Your objective | Your task is to print the material below exactly as presented.

Given information |
------------------------------
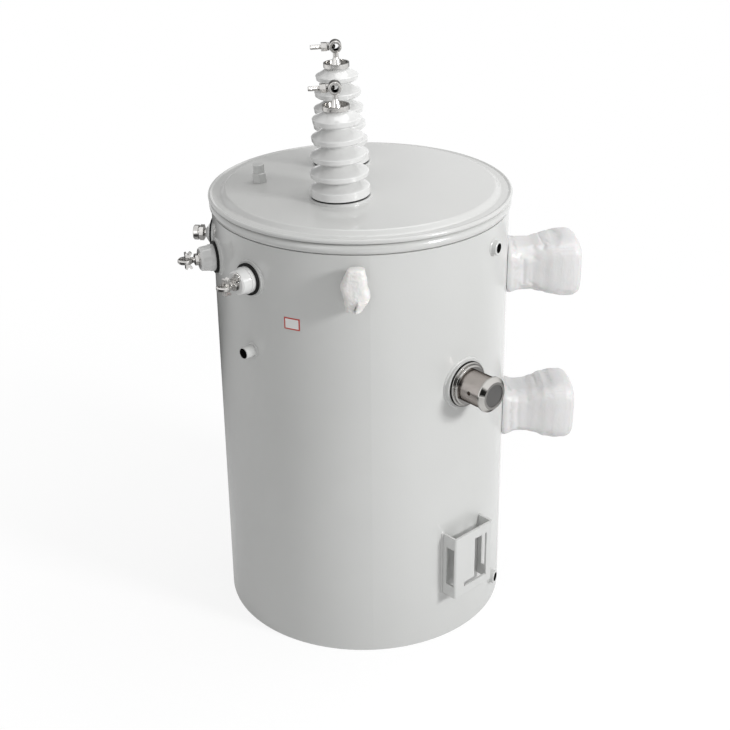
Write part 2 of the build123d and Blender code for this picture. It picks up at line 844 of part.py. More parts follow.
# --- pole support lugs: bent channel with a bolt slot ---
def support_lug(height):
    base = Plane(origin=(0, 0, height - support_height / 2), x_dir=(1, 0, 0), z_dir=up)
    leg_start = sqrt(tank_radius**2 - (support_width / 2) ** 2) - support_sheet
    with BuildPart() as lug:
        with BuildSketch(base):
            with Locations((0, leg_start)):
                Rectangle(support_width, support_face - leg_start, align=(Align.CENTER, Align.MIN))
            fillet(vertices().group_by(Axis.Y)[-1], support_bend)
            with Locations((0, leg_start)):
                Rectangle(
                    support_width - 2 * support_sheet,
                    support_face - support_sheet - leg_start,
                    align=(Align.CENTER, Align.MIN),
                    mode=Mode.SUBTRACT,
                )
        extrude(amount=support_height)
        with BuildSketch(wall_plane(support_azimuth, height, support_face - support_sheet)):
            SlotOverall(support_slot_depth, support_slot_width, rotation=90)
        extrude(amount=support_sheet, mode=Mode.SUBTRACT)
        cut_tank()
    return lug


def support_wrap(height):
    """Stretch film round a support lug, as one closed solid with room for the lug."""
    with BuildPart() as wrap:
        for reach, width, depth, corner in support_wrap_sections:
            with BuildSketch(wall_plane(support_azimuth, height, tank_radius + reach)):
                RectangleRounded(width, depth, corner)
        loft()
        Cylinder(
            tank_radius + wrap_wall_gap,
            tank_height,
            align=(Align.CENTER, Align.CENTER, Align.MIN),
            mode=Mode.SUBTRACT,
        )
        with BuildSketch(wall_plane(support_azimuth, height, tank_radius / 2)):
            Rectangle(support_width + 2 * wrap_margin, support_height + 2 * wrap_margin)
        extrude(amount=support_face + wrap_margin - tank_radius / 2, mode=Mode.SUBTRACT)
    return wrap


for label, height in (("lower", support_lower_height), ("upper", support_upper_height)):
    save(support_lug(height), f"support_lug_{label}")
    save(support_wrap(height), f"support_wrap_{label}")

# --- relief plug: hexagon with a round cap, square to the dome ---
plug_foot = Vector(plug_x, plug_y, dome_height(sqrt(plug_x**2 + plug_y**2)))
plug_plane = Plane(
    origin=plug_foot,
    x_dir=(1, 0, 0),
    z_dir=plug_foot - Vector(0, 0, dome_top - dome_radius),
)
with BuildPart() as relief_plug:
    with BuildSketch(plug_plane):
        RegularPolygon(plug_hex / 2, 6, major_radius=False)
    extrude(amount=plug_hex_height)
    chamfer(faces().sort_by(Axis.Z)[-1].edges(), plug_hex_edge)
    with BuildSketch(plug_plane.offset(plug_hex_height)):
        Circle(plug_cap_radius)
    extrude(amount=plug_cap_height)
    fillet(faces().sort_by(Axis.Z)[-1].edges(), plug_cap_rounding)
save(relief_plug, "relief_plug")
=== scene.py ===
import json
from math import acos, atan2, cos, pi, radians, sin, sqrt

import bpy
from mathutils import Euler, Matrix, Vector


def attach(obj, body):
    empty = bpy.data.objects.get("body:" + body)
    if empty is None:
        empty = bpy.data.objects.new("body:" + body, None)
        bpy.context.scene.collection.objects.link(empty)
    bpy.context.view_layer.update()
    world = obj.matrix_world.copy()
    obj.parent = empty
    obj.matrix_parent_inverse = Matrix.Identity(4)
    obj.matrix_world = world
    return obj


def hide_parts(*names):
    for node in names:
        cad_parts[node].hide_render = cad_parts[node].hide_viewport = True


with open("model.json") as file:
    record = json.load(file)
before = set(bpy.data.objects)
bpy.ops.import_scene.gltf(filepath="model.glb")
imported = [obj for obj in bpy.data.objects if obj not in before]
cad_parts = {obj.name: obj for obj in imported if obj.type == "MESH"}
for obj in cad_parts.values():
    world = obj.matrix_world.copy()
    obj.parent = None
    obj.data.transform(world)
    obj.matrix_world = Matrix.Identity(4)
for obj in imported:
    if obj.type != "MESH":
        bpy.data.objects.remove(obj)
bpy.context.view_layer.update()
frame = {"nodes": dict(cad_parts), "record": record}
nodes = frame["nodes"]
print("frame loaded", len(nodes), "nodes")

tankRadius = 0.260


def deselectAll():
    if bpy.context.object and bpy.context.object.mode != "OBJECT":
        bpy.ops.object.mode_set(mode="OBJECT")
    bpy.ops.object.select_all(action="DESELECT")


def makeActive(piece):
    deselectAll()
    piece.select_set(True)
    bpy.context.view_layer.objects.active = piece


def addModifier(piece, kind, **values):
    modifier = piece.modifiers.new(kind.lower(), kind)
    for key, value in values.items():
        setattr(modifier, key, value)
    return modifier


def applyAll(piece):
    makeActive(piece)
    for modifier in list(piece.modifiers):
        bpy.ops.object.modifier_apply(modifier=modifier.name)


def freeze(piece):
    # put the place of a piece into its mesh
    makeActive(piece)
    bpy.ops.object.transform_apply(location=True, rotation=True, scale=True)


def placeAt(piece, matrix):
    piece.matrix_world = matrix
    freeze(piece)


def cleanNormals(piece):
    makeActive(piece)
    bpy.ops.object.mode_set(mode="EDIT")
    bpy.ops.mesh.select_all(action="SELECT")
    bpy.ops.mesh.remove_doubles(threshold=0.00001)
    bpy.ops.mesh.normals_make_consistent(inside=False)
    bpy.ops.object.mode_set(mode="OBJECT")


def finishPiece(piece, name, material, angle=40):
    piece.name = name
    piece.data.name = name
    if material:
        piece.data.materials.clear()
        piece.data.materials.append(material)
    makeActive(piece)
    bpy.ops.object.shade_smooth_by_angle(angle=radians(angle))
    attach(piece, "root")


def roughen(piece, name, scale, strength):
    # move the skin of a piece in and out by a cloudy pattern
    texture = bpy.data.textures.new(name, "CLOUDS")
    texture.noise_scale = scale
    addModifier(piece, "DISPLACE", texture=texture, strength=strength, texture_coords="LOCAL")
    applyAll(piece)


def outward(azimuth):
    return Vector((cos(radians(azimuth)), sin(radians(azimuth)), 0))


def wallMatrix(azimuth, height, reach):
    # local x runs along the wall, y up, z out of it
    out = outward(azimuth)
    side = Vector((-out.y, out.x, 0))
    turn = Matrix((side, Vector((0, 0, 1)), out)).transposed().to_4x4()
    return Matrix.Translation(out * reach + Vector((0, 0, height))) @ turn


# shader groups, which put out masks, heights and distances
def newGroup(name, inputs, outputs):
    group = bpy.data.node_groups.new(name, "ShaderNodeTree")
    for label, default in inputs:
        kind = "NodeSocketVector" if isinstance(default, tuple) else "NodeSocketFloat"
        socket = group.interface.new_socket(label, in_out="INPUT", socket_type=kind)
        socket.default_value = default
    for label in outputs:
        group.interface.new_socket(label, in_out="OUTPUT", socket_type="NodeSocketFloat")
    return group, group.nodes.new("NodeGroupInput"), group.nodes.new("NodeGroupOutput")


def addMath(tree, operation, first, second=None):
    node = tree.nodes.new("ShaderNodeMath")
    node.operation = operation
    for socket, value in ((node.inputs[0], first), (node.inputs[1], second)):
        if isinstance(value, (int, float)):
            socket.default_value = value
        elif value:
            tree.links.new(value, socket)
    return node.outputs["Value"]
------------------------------
Output of the task |
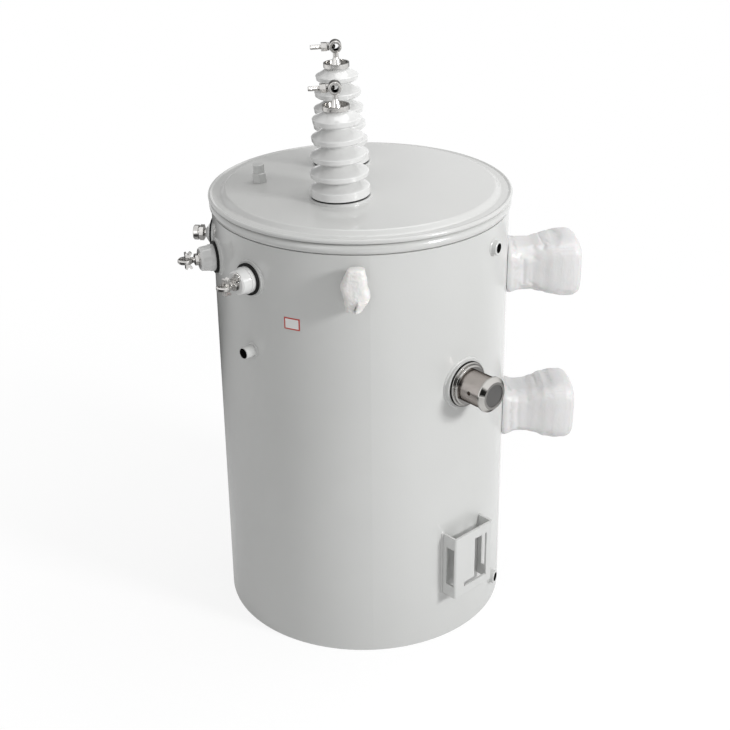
Write part 2 of the build123d and Blender code for this picture. It picks up at line 844 of part.py. More parts follow.
# --- pole support lugs: bent channel with a bolt slot ---
def support_lug(height):
    base = Plane(origin=(0, 0, height - support_height / 2), x_dir=(1, 0, 0), z_dir=up)
    leg_start = sqrt(tank_radius**2 - (support_width / 2) ** 2) - support_sheet
    with BuildPart() as lug:
        with BuildSketch(base):
            with Locations((0, leg_start)):
                Rectangle(support_width, support_face - leg_start, align=(Align.CENTER, Align.MIN))
            fillet(vertices().group_by(Axis.Y)[-1], support_bend)
            with Locations((0, leg_start)):
                Rectangle(
                    support_width - 2 * support_sheet,
                    support_face - support_sheet - leg_start,
                    align=(Align.CENTER, Align.MIN),
                    mode=Mode.SUBTRACT,
                )
        extrude(amount=support_height)
        with BuildSketch(wall_plane(support_azimuth, height, support_face - support_sheet)):
            SlotOverall(support_slot_depth, support_slot_width, rotation=90)
        extrude(amount=support_sheet, mode=Mode.SUBTRACT)
        cut_tank()
    return lug


def support_wrap(height):
    """Stretch film round a support lug, as one closed solid with room for the lug."""
    with BuildPart() as wrap:
        for reach, width, depth, corner in support_wrap_sections:
            with BuildSketch(wall_plane(support_azimuth, height, tank_radius + reach)):
                RectangleRounded(width, depth, corner)
        loft()
        Cylinder(
            tank_radius + wrap_wall_gap,
            tank_height,
            align=(Align.CENTER, Align.CENTER, Align.MIN),
            mode=Mode.SUBTRACT,
        )
        with BuildSketch(wall_plane(support_azimuth, height, tank_radius / 2)):
            Rectangle(support_width + 2 * wrap_margin, support_height + 2 * wrap_margin)
        extrude(amount=support_face + wrap_margin - tank_radius / 2, mode=Mode.SUBTRACT)
    return wrap


for label, height in (("lower", support_lower_height), ("upper", support_upper_height)):
    save(support_lug(height), f"support_lug_{label}")
    save(support_wrap(height), f"support_wrap_{label}")

# --- relief plug: hexagon with a round cap, square to the dome ---
plug_foot = Vector(plug_x, plug_y, dome_height(sqrt(plug_x**2 + plug_y**2)))
plug_plane = Plane(
    origin=plug_foot,
    x_dir=(1, 0, 0),
    z_dir=plug_foot - Vector(0, 0, dome_top - dome_radius),
)
with BuildPart() as relief_plug:
    with BuildSketch(plug_plane):
        RegularPolygon(plug_hex / 2, 6, major_radius=False)
    extrude(amount=plug_hex_height)
    chamfer(faces().sort_by(Axis.Z)[-1].edges(), plug_hex_edge)
    with BuildSketch(plug_plane.offset(plug_hex_height)):
        Circle(plug_cap_radius)
    extrude(amount=plug_cap_height)
    fillet(faces().sort_by(Axis.Z)[-1].edges(), plug_cap_rounding)
save(relief_plug, "relief_plug")
=== scene.py ===
import json
from math import acos, atan2, cos, pi, radians, sin, sqrt

import bpy
from mathutils import Euler, Matrix, Vector


def attach(obj, body):
    empty = bpy.data.objects.get("body:" + body)
    if empty is None:
        empty = bpy.data.objects.new("body:" + body, None)
        bpy.context.scene.collection.objects.link(empty)
    bpy.context.view_layer.update()
    world = obj.matrix_world.copy()
    obj.parent = empty
    obj.matrix_parent_inverse = Matrix.Identity(4)
    obj.matrix_world = world
    return obj


def hide_parts(*names):
    for node in names:
        cad_parts[node].hide_render = cad_parts[node].hide_viewport = True


with open("model.json") as file:
    record = json.load(file)
before = set(bpy.data.objects)
bpy.ops.import_scene.gltf(filepath="model.glb")
imported = [obj for obj in bpy.data.objects if obj not in before]
cad_parts = {obj.name: obj for obj in imported if obj.type == "MESH"}
for obj in cad_parts.values():
    world = obj.matrix_world.copy()
    obj.parent = None
    obj.data.transform(world)
    obj.matrix_world = Matrix.Identity(4)
for obj in imported:
    if obj.type != "MESH":
        bpy.data.objects.remove(obj)
bpy.context.view_layer.update()
frame = {"nodes": dict(cad_parts), "record": record}
nodes = frame["nodes"]
print("frame loaded", len(nodes), "nodes")

tankRadius = 0.260


def deselectAll():
    if bpy.context.object and bpy.context.object.mode != "OBJECT":
        bpy.ops.object.mode_set(mode="OBJECT")
    bpy.ops.object.select_all(action="DESELECT")


def makeActive(piece):
    deselectAll()
    piece.select_set(True)
    bpy.context.view_layer.objects.active = piece


def addModifier(piece, kind, **values):
    modifier = piece.modifiers.new(kind.lower(), kind)
    for key, value in values.items():
        setattr(modifier, key, value)
    return modifier


def applyAll(piece):
    makeActive(piece)
    for modifier in list(piece.modifiers):
        bpy.ops.object.modifier_apply(modifier=modifier.name)


def freeze(piece):
    # put the place of a piece into its mesh
    makeActive(piece)
    bpy.ops.object.transform_apply(location=True, rotation=True, scale=True)


def placeAt(piece, matrix):
    piece.matrix_world = matrix
    freeze(piece)


def cleanNormals(piece):
    makeActive(piece)
    bpy.ops.object.mode_set(mode="EDIT")
    bpy.ops.mesh.select_all(action="SELECT")
    bpy.ops.mesh.remove_doubles(threshold=0.00001)
    bpy.ops.mesh.normals_make_consistent(inside=False)
    bpy.ops.object.mode_set(mode="OBJECT")


def finishPiece(piece, name, material, angle=40):
    piece.name = name
    piece.data.name = name
    if material:
        piece.data.materials.clear()
        piece.data.materials.append(material)
    makeActive(piece)
    bpy.ops.object.shade_smooth_by_angle(angle=radians(angle))
    attach(piece, "root")


def roughen(piece, name, scale, strength):
    # move the skin of a piece in and out by a cloudy pattern
    texture = bpy.data.textures.new(name, "CLOUDS")
    texture.noise_scale = scale
    addModifier(piece, "DISPLACE", texture=texture, strength=strength, texture_coords="LOCAL")
    applyAll(piece)


def outward(azimuth):
    return Vector((cos(radians(azimuth)), sin(radians(azimuth)), 0))


def wallMatrix(azimuth, height, reach):
    # local x runs along the wall, y up, z out of it
    out = outward(azimuth)
    side = Vector((-out.y, out.x, 0))
    turn = Matrix((side, Vector((0, 0, 1)), out)).transposed().to_4x4()
    return Matrix.Translation(out * reach + Vector((0, 0, height))) @ turn


# shader groups, which put out masks, heights and distances
def newGroup(name, inputs, outputs):
    group = bpy.data.node_groups.new(name, "ShaderNodeTree")
    for label, default in inputs:
        kind = "NodeSocketVector" if isinstance(default, tuple) else "NodeSocketFloat"
        socket = group.interface.new_socket(label, in_out="INPUT", socket_type=kind)
        socket.default_value = default
    for label in outputs:
        group.interface.new_socket(label, in_out="OUTPUT", socket_type="NodeSocketFloat")
    return group, group.nodes.new("NodeGroupInput"), group.nodes.new("NodeGroupOutput")


def addMath(tree, operation, first, second=None):
    node = tree.nodes.new("ShaderNodeMath")
    node.operation = operation
    for socket, value in ((node.inputs[0], first), (node.inputs[1], second)):
        if isinstance(value, (int, float)):
            socket.default_value = value
        elif value:
            tree.links.new(value, socket)
    return node.outputs["Value"]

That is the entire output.